Duke Nukem Forever (2K Games)
The idea: After spending roughly 12 years in development hell under the now-shuttered 3D Realms, Gearbox Software picked up the Duke Nukem Forever project and introduced it last year at PAX, vowing to complete it and release it in stores for the sake of the fans. In June, that release finally happened, and Duke returned to take on a whole new alien threat, both through a single-player campaign and online multiplayer.
So what went wrong? Well, the game sold sufficiently, enough to push 2K and Gearbox into developing a new Duke title. However, critics could easily see how badly the game had aged over the years, with prehistoric settings, lame gameplay segments (the shrunken Duke stuff was annoying) and several glitches. What’s more, Duke himself wasn’t nearly as “cool” as he could’ve been. In various parts of the game, he acts a little too much like a macho dick, rather than playing the hero. Perhaps for their next effort, Gearbox can make him truly shine and maybe not throw poop this time around.
Brink (Bethesda Softworks)
The idea: Introduce a trailblazing new multiplayer concept where potential shooter fans could choose from various classes, each with their own special abilities, and then choose sides when it comes to either defending a relic in the future, or bringing it down due to its corruption.
So what went wrong? When the game released, players just failed to really find anything worthwhile. While the classes did show signs of innovation, the gameplay itself was too loose for its own good, and the shooting just got old after a while. The AI wasn’t nearly as sharp as it could’ve been, and the lack of a compelling storyline – a general reason to keep teams involved in their cause – pretty much sealed Brink’s fate. A good try, but hardly the kind of multiplayer romp we were looking for.
The idea: A first-person shooter based on the theatrics of war, but this time based on a completely original storyline, one where North Korea unites with South Korea and successfully completes a world invasion, with a few select Americans attempting to fight back.
So what went wrong? The storyline was all right, and the multiplayer had its moments, but the game just failed to really live up to its potential. There’s not nearly enough depth here, especially with the short single-player campaign, and the lack of truly satisfying rewards is hard to miss.
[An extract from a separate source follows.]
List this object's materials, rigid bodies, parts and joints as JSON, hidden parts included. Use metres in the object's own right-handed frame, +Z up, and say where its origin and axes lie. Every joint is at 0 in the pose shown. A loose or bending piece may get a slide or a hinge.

THQ did benefit from decent sales, though, and they’ll be trying again, this time with Crytek, who are replacing the recently closed KAOS Studios, the original developer. Here’s hoping it’s a little more up to speed. More invasion and less drama.
Red Faction Armageddon (THQ)
The idea: A futuristic sequel to Red Faction Guerrilla, this one takes place in the underground catacombs where a descendant fights his way through an alien army using vehicles and unique weapons, including a magnet gun that can draw objects and enemies to another linked point.
So what went wrong? Well, the game’s shift from open world to linear turned out to be a big mistake, despite the fact that it was better suited for the underground-based story. And while the action definitely lived up to the Red Faction name, there really wasn’t much to come back to, aside from play areas where you could tear apart everything in sight in a short time frame and compare times on the leaderboards. Too bad, because this game is really more fun than you’d think – and it doesn’t look like we’ll be seeing a follow-up for some time since THQ recently shelved the series.
Rayman Origins (Ubisoft)
The idea: Rayman and his friends return in a gorgeously animated side-scrolling adventure, where they collect Lums in a team-based affair while battling enemies, solving puzzles, and discovering hidden secrets.
So what went wrong? Mainly marketing. Aside from a humorous short featuring Kal Penn, there really wasn’t any advertising to speak of for this game, resulting in a very small amount of units sold. That’s a shame, because this really one of 2011’s best games, a joyful affair for all ages and a complete romp with multiplayer. We can’t find many flaws with it at all, save for the occasional spikes of difficulty and Ubisoft’s decision to not boast about it.